**SOURCE EXCERPT:**
★ ★ ★ ★

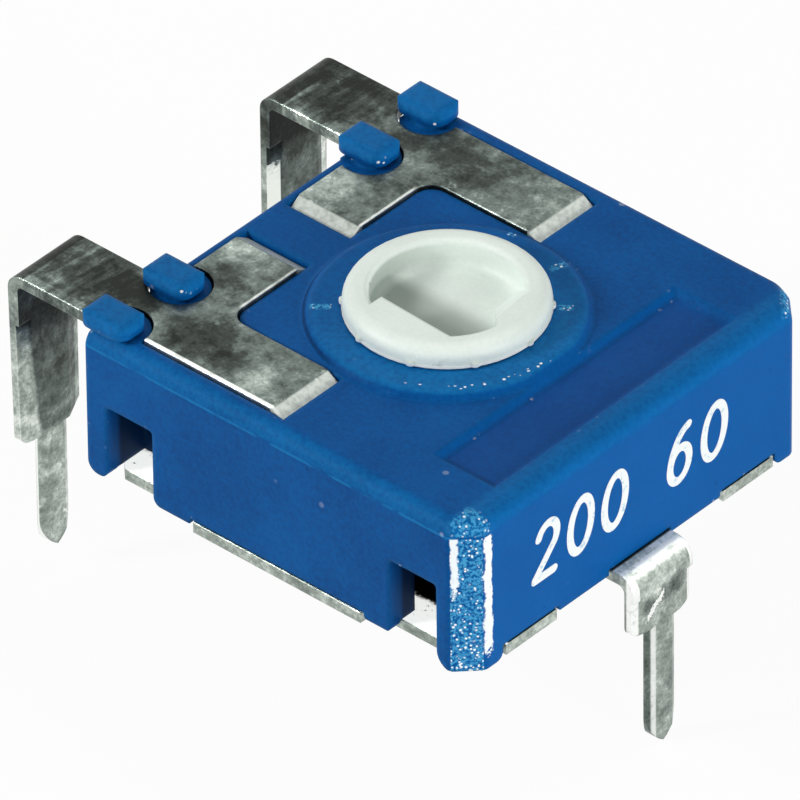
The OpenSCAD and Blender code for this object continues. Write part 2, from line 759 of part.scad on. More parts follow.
// One outer terminal on the positive Y side, its leg standing behind the housing by the overhang
module outer_terminal(overhang) {
    leg_x = rear_x - overhang;
    flat_x = leg_x + leg_bend_r;
    foot_z = track_z - sheet_t;
    nose_top = sheet_top - nose_h;
    difference() {
        translate([0, 0, seat_z]) linear_extrude(sheet_t)
            arms_2d(0, rear_x - flat_x + eps);
        for (s = sides)
            translate([stake_x, stake_mid_y + s * stake_pitch / 2, seat_z - 1])
                cylinder(h = 3, r = notch_r);
        translate([0, short_arm_end, sheet_top]) nose_cut(short_arm_w, arm_rear);
        translate([arm_end, long_arm_y, sheet_top]) rotate([0, 0, 90])
            nose_cut(long_arm_w, -long_arm_w / 2);
    }
    // Noses turned down at the arms' ends
    translate([arm_rear, short_arm_end, nose_z]) cube([short_arm_w, sheet_t, nose_top - nose_z]);
    translate([arm_end - sheet_t, long_arm_y - long_arm_w / 2, nose_z])
        cube([sheet_t, long_arm_w, nose_top - nose_z]);
    // Tongue that passes through the roof and is clinched under the element
    translate([tongue_x - tongue_w / 2, short_arm_end, foot_z]) {
        cube([tongue_w, sheet_t, nose_z - foot_z + eps]);
        cube([tongue_w, foot_l, sheet_t]);
    }
    // Anchor under the long arm
    translate([arm_end - sheet_t, long_arm_y - tongue_w / 2, anchor_z])
        cube([sheet_t, tongue_w, nose_z - anchor_z + eps]);
    translate([flat_x, tab_y + leg_shift, sheet_top - leg_bend_r])
        bend(leg_in + leg_out, leg_bend_r);
    translate([leg_x + sheet_t / 2, tab_y, 0])
        leg(leg_in, leg_out, sheet_top - leg_bend_r, sheet_top - coin_start,
            outer_shoulder, outer_tip, leg_taper, shoulder_drop);
}

module left_terminal() {
    color([0.7, 0.71, 0.68]) mirror([0, 1, 0]) outer_terminal(tab_overhang);
}

module right_terminal() {
    color([0.7, 0.71, 0.68]) outer_terminal(tab_overhang + right_extra);
}

// ---- Collector plate with the middle terminal ----

// Raised contact ring, pressed up from the plate: a groove below, a ridge above
module contact_ring() {
    rotate_extrude() translate([ring_r, 0])
        polygon([[-ring_half[0], -eps], [-ring_half[1], ring_h], [ring_half[1], ring_h],
                 [ring_half[0], -eps]]);
}

// Flat part of the plate with its tabs and the strip to the middle terminal
module plate_2d(flat_end) {
    difference() {
        square([plate_l, plate_w], center = true);
        for (sx = sides, sy = sides)
            translate([sx * plate_l / 2, sy * plate_w / 2]) rotate(45)
                square(plate_corner, center = true);
    }
    square([side_tab_l, body_w + 2 * tab_proud], center = true);
    for (s = sides)
        translate([0, s * front_tab_y - front_tab_w / 2])
            square([front_x + tab_proud, front_tab_w]);
    translate([0, -middle_w / 2]) square([flat_end + eps, middle_w]);
}

module collector_plate() {
    leg_face = front_x + middle_reach;
    flat_end = leg_face - middle_bend_r;
    bend_z = plate_top - middle_bend_r;
    color([0.72, 0.73, 0.7]) {
        translate([0, 0, plate_z]) difference() {
            union() {
                linear_extrude(sheet_t) plate_2d(flat_end);
                translate([0, 0, sheet_t]) contact_ring();
            }
            contact_ring();
            translate([0, 0, -1]) cylinder(h = 3, r = journal_r + running_fit);
        }
        translate([flat_end, 0, bend_z]) mirror([1, 0, 0]) bend(middle_w, middle_bend_r);
        translate([leg_face - sheet_t / 2, 0, 0])
            leg(middle_w / 2, middle_w / 2, bend_z, bend_z - 0.2, middle_shoulder,
                middle_tip, 0, 0);
    }
}

housing();
rotor();
wiper();
element();
carbon_track();
left_terminal();
right_terminal();
collector_plate();
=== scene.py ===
"""Finishes, printed digits, studio and camera for a square single-turn trimmer potentiometer.

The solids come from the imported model. This file gives each of them its finish, adds the
digits printed on the housing's front wall, and sets the floor, the lights and the camera.
All lengths in the meshes are metres; the sizes in the classes are millimetres.
"""

import logging
import math
from collections.abc import Callable
from dataclasses import dataclass
from enum import Enum
from functools import cached_property

import bpy
import numpy as np
from mathutils import Matrix, Vector


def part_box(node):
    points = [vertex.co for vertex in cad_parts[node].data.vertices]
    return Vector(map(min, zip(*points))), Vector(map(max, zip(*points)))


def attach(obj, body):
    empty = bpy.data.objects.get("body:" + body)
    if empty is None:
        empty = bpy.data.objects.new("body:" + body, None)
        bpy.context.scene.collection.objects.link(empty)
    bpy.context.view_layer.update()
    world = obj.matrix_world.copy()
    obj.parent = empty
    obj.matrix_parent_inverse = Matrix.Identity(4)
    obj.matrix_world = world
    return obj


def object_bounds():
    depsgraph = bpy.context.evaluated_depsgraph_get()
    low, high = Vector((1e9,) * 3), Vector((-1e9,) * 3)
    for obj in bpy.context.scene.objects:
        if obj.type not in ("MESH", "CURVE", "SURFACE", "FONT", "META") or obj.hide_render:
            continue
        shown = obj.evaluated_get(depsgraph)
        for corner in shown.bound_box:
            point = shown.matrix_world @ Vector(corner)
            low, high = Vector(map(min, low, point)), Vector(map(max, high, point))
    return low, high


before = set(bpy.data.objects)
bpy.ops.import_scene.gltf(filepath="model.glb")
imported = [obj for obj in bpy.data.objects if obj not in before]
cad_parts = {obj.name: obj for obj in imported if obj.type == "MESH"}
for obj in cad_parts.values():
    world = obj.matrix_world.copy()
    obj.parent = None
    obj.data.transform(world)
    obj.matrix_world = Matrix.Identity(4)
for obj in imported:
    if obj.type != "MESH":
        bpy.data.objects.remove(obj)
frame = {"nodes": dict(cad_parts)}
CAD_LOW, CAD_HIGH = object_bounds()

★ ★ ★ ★

**EXERCISE REQUIREMENTS:** Reproduce verbatim the lines above, from the line with "translate([0, -middle_w /" through the line with "bpy.context.scene.collection.objects.link(empty)".

**RESULT FOR THIS EXERCISE:**
    translate([0, -middle_w / 2]) square([flat_end + eps, middle_w]);
}

module collector_plate() {
    leg_face = front_x + middle_reach;
    flat_end = leg_face - middle_bend_r;
    bend_z = plate_top - middle_bend_r;
    color([0.72, 0.73, 0.7]) {
        translate([0, 0, plate_z]) difference() {
            union() {
                linear_extrude(sheet_t) plate_2d(flat_end);
                translate([0, 0, sheet_t]) contact_ring();
            }
            contact_ring();
            translate([0, 0, -1]) cylinder(h = 3, r = journal_r + running_fit);
        }
        translate([flat_end, 0, bend_z]) mirror([1, 0, 0]) bend(middle_w, middle_bend_r);
        translate([leg_face - sheet_t / 2, 0, 0])
            leg(middle_w / 2, middle_w / 2, bend_z, bend_z - 0.2, middle_shoulder,
                middle_tip, 0, 0);
    }
}

housing();
rotor();
wiper();
element();
carbon_track();
left_terminal();
right_terminal();
collector_plate();
=== scene.py ===
"""Finishes, printed digits, studio and camera for a square single-turn trimmer potentiometer.

The solids come from the imported model. This file gives each of them its finish, adds the
digits printed on the housing's front wall, and sets the floor, the lights and the camera.
All lengths in the meshes are metres; the sizes in the classes are millimetres.
"""

import logging
import math
from collections.abc import Callable
from dataclasses import dataclass
from enum import Enum
from functools import cached_property

import bpy
import numpy as np
from mathutils import Matrix, Vector


def part_box(node):
    points = [vertex.co for vertex in cad_parts[node].data.vertices]
    return Vector(map(min, zip(*points))), Vector(map(max, zip(*points)))


def attach(obj, body):
    empty = bpy.data.objects.get("body:" + body)
    if empty is None:
        empty = bpy.data.objects.new("body:" + body, None)
        bpy.context.scene.collection.objects.link(empty)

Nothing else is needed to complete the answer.